Analog Science Fiction and Fact, January/February 2014, Volume CXXXIV No. 1&2 Double Issue Trevor Quachri, editor Cover art by David A. Hardy
Serial "Lockstep", part II of IV, by Karl Schroeder
Novellas "Music to Me" by Richard A. Lovett
Novelettes "The Tansy Tree" by Rob Chilson "Determined Spirits" by Grey Rollins
Short Stories "Misunderstandings" by Carl Frederick "Wine, Women, and Stars" by Thoraiya Dyer "This Is As I Wish to Be Restored" by Christie Yant "The Problem with Reproducible Bugs" by Marie DesJardin "Just like Grandma Used to Make" by Brenta Blevins "Racing Prejudice" by John Frye III "Technological Plateau" by Michael Turton "This Quiet Dust" by Karl Bunker
Poetry "Nothing to Fear" by Kate Gladstone "Product Recalls" by Mary Turzillo
Science Fact "Lighting up the Brain: The Use of Electromagnetic Radiation to Stimulate Neurons" by Kyle Kirkland
Departments Editorial: "Checklists" by Trevor Quachri The Alternate View: "On Investing Heretical Gizmos" by Jeffery D. Koolstra 2013 Index
The highlight in this issue is “Music to Me” by Richard A. Lovett. It is in a series of stories with recurring characters, but I think this stands quite well on its own. In a future where spaceships have an AI, after a long journey to the outer parts of the solar system the ship AI Brittney has become more self aware than is usual for these AIs. Going back to Earth it must adapt to "survive" so it can keep its memories and unique personality. It gets sort of refurbished into a personal AI for a human host. They start to work together for common and individual goals. There are so many AI stories in the recent magazines that I become tired of them quickly, but this story tells me that better and more interesting AI stories were written several years ago. Lovett creates the right balance between a relatable and interesting AI character that is not too much of a human. Very much recommended.
The other stories were a bit hit and miss but a few are worth mentioning.
Christie Yant’s “This Is as I Wish to be Restored” has an interesting on the idea of freezing people in hope that their diseases will be easily cured in the future. In this case it doesn't happen and a company that has several people in cold storage for this reason must throw in the towel for a lot of the frozen patients. A worker there gets very emotional about a specific patient.
“Racing Prejudice,” by John Frye III is a short story about sports in a future where cybernetically modifications are allowed in athletes. The story is basically the thought process of a racer through its what I assume is something like a 400 meter sprint run. Very unique story.

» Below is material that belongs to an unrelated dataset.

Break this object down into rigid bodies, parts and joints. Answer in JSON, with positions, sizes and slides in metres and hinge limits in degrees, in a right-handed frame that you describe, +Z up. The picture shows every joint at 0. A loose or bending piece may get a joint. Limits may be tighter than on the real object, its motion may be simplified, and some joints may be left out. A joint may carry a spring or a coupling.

“The Problem with Reproducible Bugs,” by Marie DesJardin is a bit silly but fun story about a thing that all programmers know. How to reproduce a bug. Vince is trying to transfer a human mind into a machine, but something keeps going wrong and he ends up in the hospital and cant remember the last couple of days. An amusing ending to this story.

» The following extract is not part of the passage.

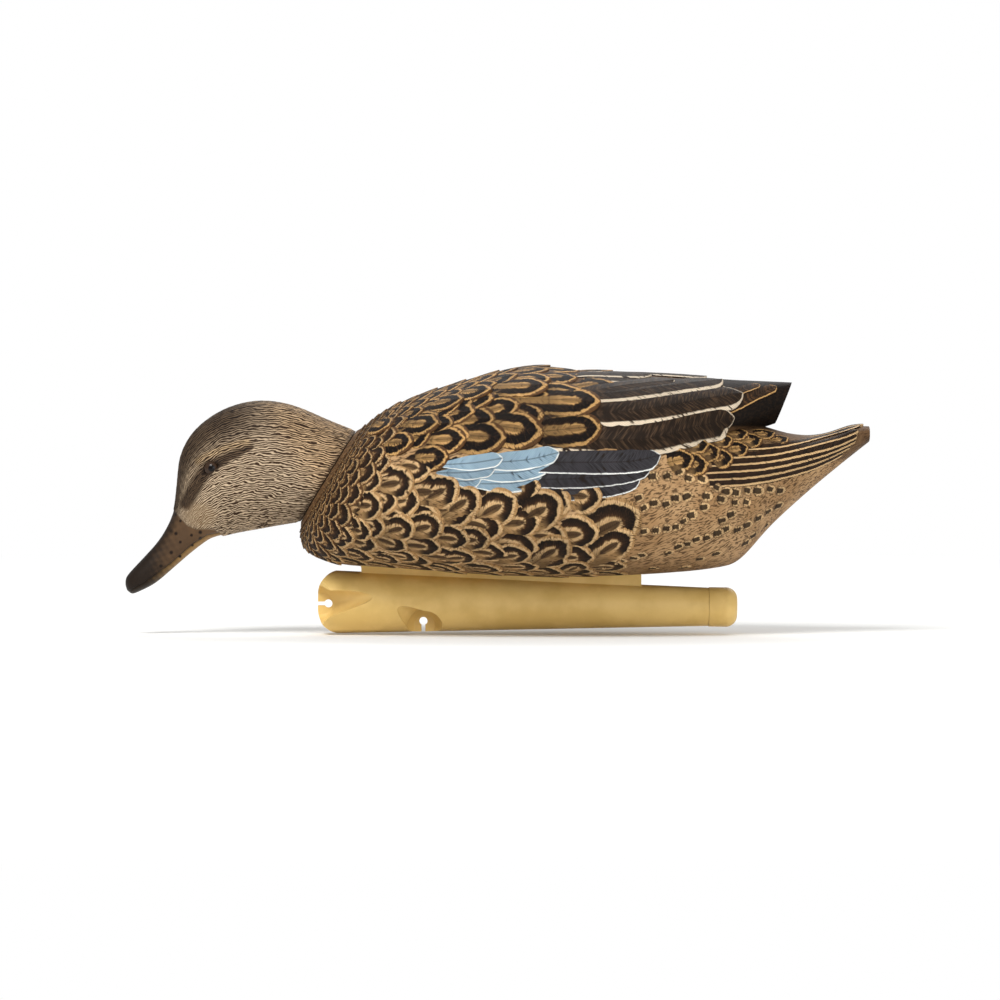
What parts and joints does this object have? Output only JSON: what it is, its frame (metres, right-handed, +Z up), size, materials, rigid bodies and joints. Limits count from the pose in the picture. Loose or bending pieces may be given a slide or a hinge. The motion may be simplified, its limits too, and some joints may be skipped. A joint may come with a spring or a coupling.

This was a poor and disappointing issue overall. I came close to giving a mere single star until recalling that the first story, Richard A. Lovett's novella "Music to Me" was great: an effective mixture of hard science and good writing that features a captivating protagonist who is an artificial intelligence. Other than that "This Quiet Dust" by Karl Bunker was the only other story that impressed me, this one through an interesting speculation on the possibilities of life. The science fact portion by Kyle Kirkland on neuron stimulation was very fascinating as well.

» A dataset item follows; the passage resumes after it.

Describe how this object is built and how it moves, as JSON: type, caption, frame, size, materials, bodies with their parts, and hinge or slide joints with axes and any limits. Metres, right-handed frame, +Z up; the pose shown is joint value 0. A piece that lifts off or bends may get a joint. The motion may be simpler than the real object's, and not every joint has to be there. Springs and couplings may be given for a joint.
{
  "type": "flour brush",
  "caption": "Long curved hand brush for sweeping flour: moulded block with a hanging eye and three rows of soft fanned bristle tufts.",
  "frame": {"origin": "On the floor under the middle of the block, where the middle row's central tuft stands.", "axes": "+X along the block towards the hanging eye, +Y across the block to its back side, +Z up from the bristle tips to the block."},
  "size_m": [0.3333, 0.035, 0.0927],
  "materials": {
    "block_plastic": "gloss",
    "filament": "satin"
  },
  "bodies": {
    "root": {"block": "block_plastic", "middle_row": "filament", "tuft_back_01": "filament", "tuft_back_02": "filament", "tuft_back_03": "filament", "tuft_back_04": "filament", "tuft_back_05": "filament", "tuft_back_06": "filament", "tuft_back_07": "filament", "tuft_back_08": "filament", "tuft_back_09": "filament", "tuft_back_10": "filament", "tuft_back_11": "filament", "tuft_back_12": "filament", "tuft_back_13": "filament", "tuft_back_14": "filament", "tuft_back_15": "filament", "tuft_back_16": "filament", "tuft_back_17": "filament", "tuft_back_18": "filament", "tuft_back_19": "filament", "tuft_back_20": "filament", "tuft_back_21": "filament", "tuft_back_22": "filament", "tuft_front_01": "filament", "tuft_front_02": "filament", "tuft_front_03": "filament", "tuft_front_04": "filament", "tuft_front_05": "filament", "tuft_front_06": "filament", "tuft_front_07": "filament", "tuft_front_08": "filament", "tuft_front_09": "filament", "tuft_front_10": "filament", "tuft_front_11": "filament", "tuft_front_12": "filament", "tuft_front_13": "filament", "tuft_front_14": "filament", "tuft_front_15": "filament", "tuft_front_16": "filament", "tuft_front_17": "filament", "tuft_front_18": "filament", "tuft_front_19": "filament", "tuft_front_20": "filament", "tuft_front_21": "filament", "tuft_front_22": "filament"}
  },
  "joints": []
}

Carl Frederick's "Mousunderstanding" is finely written, but far too silly of an idea. The remainder of the short stories were neither bad nor memorable.
The two novelettes, however, stood out as poor. Chilson's "The Tansy Tree" was one of the most annoying things I have ever read, eh? heh. hah! yo yo yo. Sadly, I usually like Chilson's stories and I'm sure this had some merits, but I couldn't move past the distracting argot. "Determined Spirits" has some of the worst, wooden dialogue I have read in anything outside something penned in elementary school. The story starts out as a somewhat familiar disaster tale and then degrades swiftly into cartoonish political commentary.
Finally, the second part of Schroeder's novel (which if I wanted to read I would go seek out as a novel): The story started out last issue with an interesting conceptual universe, but as with the other Schroeder stories I've read, inventive hard SF concepts alone aren't enough to keep the story engaging and full to stretch my interest through portions that will now drag along for another two issues.